Published on Thursday, February 21, 2019 | 5:49 am
 
Bright green sources of high-energy X-ray light captured by NASA's NuSTAR mission are overlaid on an optical-light image of the Whirlpool galaxy (in the center of the image) and its companion galaxy, M51b (the bright greenish-white spot above the Whirlpool), taken by the Sloan Digital Sky Survey.Credit: NASA/JPL-Caltech, IPAC

Scientists working with the NuSTAR mission, a NASA Small Explorer mission led by Caltech and managed by the Jet Propulsion Laboratory, have revealed a new study showing that a much smaller object is competing with the Whirlpool galaxy and its companion galaxy, M51b, in the emission of the most luminous X-ray sources in sight, JPL said in a news release Wednesday.

The Whirlpool galaxy’s most stunning features are two long, star-filled “arms” curling around the galactic center like ribbons. The much smaller M51b clings like a barnacle to the edge of the Whirlpool. The two galaxies, collectively known as M51, are in the process of merging.

Caltech and JPL staff on the NuSTAR (Nuclear Spectroscopic Telescope Array) mission are saying a “neutron star,” an incredibly dense nugget of material left over after a massive star explodes at the end of its life, is remarkably competing with Whirlpool – officially known as M51a – and M51b, in the emission of bright X-rays.

Both Whirlpool and M51b has a supermassive black hole at their center that’s millions of times more massive than the Sun. The galactic merger should push huge amounts of gas and dust into those black holes and into orbit around them. In turn, the intense gravity of the black holes should cause that orbiting material to heat up and radiate, forming bright disks around each that can outshine all the stars in their galaxies.

But neither black hole is radiating as brightly in the X-ray range as scientists would expect during a merger. Based on earlier observations from satellites that detect low-energy X-rays, the scientists believed that layers of gas and dust around the black hole in the larger galaxy were blocking extra emission. The new study, published in the Astrophysical Journal, used NuSTAR’s high-energy X-ray vision to peer below those layers and found that the black hole is still dimmer than expected.
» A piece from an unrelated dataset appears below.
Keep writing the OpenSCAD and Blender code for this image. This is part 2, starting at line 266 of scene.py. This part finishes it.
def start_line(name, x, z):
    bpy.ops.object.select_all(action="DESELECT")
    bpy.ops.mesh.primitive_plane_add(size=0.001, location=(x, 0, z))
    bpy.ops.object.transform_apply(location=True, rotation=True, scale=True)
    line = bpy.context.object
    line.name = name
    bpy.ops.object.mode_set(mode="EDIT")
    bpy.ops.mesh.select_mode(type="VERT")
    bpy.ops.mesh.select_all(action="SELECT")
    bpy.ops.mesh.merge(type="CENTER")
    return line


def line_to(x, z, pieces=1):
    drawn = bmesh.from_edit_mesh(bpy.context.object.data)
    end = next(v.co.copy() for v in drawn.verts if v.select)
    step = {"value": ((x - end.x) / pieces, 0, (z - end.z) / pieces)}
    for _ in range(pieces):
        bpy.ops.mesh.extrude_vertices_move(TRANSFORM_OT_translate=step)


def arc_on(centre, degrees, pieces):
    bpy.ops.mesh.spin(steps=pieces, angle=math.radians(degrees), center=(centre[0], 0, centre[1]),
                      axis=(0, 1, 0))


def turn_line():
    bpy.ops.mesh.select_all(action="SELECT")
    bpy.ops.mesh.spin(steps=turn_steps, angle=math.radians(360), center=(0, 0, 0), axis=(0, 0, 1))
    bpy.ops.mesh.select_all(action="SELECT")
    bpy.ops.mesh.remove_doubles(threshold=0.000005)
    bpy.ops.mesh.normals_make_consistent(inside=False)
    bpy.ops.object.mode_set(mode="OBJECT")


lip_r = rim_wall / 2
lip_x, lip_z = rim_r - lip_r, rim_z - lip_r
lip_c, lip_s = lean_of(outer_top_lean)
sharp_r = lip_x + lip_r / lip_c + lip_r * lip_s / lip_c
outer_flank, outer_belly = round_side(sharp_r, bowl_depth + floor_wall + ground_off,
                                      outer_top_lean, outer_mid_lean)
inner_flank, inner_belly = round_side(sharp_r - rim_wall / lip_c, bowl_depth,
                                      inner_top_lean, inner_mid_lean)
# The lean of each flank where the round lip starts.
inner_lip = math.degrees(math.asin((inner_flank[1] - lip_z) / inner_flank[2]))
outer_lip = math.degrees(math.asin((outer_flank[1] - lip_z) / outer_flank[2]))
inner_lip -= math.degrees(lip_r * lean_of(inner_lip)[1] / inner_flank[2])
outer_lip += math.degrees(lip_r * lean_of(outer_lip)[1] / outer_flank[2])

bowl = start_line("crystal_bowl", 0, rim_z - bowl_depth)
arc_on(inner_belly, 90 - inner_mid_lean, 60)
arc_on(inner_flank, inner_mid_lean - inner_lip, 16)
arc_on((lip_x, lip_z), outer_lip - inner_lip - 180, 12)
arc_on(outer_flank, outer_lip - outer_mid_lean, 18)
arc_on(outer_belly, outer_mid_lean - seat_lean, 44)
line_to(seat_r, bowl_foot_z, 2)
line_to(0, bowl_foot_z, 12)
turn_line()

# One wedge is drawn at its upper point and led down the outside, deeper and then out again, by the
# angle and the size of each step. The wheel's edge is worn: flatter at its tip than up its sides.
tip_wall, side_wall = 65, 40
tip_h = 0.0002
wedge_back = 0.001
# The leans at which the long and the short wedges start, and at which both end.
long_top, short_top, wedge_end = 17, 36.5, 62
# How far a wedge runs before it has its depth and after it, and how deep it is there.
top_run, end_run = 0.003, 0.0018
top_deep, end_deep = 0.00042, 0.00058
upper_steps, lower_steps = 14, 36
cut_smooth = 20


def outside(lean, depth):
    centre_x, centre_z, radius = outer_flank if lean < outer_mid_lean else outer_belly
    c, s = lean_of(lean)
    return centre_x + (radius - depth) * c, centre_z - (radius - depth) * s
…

“I’m still surprised by this finding,” said Murray Brightman, a researcher at Caltech in Pasadena, who’s lead author of the study. “Galactic mergers are supposed to generate black hole growth, and the evidence of that would be strong emission of high-energy X-rays. But we’re not seeing that here.”
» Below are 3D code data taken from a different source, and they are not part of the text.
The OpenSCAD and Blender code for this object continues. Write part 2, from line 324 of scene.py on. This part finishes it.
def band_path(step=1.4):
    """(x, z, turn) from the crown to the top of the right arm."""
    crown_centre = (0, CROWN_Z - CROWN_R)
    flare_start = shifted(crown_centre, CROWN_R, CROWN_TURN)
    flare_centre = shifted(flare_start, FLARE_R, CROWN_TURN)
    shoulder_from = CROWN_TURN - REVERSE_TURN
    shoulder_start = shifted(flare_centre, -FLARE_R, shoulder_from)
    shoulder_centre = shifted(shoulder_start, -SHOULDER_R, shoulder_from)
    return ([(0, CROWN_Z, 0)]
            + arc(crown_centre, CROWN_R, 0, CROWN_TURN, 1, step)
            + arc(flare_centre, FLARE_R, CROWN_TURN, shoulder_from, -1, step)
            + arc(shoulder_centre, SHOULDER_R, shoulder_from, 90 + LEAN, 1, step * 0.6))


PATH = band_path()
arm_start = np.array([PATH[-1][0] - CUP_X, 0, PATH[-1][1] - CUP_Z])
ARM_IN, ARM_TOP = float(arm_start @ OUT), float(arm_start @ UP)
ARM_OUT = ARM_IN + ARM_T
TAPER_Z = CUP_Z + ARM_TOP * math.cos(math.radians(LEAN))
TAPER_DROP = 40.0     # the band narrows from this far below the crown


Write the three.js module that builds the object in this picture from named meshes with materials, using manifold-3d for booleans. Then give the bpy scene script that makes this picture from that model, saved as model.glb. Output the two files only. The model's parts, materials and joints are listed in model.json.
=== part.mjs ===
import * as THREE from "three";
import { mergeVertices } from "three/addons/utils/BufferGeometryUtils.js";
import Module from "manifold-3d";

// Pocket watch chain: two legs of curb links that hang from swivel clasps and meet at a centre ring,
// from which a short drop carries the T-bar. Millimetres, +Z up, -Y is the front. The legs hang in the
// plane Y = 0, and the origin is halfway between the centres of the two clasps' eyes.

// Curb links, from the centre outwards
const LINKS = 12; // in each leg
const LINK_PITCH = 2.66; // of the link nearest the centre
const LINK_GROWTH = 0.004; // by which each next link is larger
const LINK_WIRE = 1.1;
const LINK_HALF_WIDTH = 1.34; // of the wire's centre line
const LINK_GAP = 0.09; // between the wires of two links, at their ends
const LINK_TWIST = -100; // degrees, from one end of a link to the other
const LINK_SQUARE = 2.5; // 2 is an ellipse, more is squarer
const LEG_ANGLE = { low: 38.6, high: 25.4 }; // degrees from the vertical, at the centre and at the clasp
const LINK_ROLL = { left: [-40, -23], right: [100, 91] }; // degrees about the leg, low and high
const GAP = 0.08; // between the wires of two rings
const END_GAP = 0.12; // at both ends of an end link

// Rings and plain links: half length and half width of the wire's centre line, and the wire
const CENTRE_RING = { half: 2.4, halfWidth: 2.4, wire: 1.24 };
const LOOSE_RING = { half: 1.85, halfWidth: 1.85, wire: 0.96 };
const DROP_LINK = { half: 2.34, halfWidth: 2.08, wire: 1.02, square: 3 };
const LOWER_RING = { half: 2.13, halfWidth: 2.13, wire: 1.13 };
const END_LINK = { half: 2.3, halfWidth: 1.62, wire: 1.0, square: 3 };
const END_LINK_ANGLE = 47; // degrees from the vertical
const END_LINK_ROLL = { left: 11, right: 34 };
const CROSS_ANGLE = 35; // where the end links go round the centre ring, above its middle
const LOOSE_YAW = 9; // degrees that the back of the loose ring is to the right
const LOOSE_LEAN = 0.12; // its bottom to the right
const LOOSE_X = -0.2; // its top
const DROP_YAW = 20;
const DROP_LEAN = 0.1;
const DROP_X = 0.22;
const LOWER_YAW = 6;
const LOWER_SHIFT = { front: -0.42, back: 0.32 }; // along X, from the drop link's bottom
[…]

Brightman thinks the most likely explanation is that black holes “flicker” during galactic mergers rather than radiate with a more or less constant brightness throughout the process.

“The flickering hypothesis is a new idea in the field,” said Daniel Stern, a research scientist at JPL and the project scientist for NuSTAR. “We used to think that the black hole variability occurred on timescales of millions of years, but now we’re thinking those timescales could be much shorter. Figuring out how short is an area of active study.”

The neutron star they’re looking at is millions of times smaller than either black hole at Whirlpool or M51b and yet is shining with equal intensity, JPL said.

A typical neutron star is hundreds of thousands of times smaller in diameter than the Sun – only as wide as a large city – yet has one to two times the mass. A teaspoon of neutron star material would weigh more than 1 billion tons.

Despite their size, neutron stars often make themselves known through intense light emissions. The neutron star found in M51 is even brighter than average and belongs to a newly discovered class known as “ultraluminous neutron stars.”

Brightman said some scientists have proposed that strong magnetic fields generated by the neutron star could be responsible for the luminous emission; a previous paper by Brightman and colleagues about this neutron star supports that hypothesis. Some of the other bright, high-energy X-ray sources seen in these two galaxies could also be neutron stars.

Caltech leads the NuSTAR mission, and JPL manages it for NASA’s Science Mission Directorate in Washington.

Developed in partnership with the Danish Technical University and the Italian Space Agency (ASI), the spacecraft was built by Orbital Sciences Corporation in Dulles, Virginia (now part of Northrop Grumman).

NuSTAR’s mission operations center is at UC Berkeley.